Compute how many lines in the entries below contain "joints", and output nothing but the number.

Records that describe objects
+--

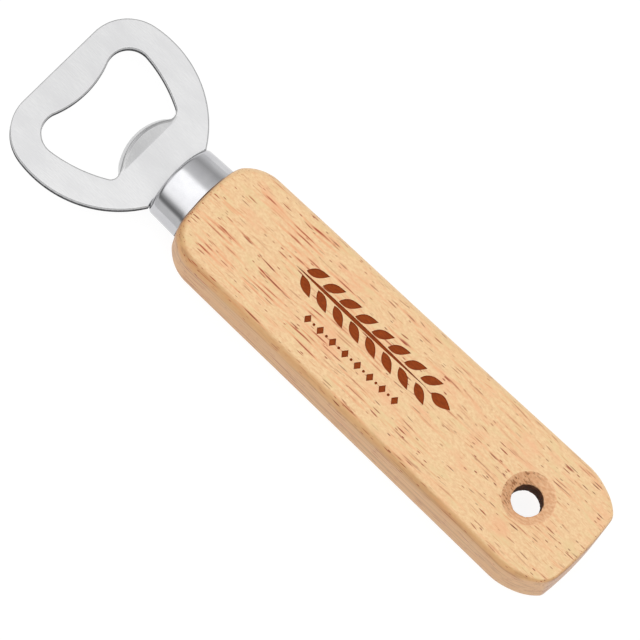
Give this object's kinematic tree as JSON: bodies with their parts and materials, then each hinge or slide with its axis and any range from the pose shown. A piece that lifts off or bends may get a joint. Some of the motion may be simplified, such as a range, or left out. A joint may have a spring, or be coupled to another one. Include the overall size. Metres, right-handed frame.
{
  "type": "hand bottle opener",
  "caption": "Flat hand bottle opener: stamped steel head with a lipped window, polished oval ferrule and a wooden handle with a hanging hole.",
  "frame": {"origin": "under the centre of the bounding box, on the plane of the handle's back face", "axes": "+X along the handle towards the steel head, +Y across the handle, +Z out of the front face"},
  "size_m": [0.1458, 0.0408, 0.014],
  "materials": {
    "head_steel": "brushed along the handle",
    "ferrule_polish": "mirror polished",
    "handle_wood": "sanded pale hardwood, thin matt lacquer",
    "cured_adhesive": "cured amber epoxy, hidden"
  },
  "bodies": {
    "root": {"opener_head": "head_steel", "ferrule": "ferrule_polish", "wooden_handle": "handle_wood", "tang_adhesive": "cured_adhesive"}
  },
  "joints": []
}
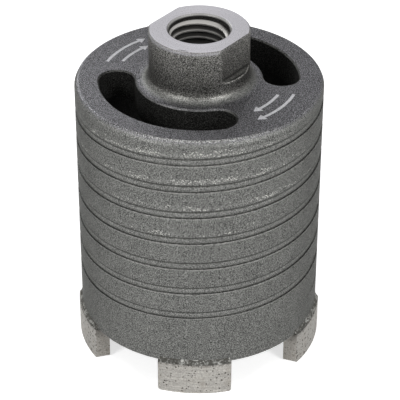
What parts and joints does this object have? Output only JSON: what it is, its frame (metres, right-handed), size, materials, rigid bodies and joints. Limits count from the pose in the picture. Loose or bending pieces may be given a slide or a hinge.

+--

__ANSWER FOR THE TASK__.
2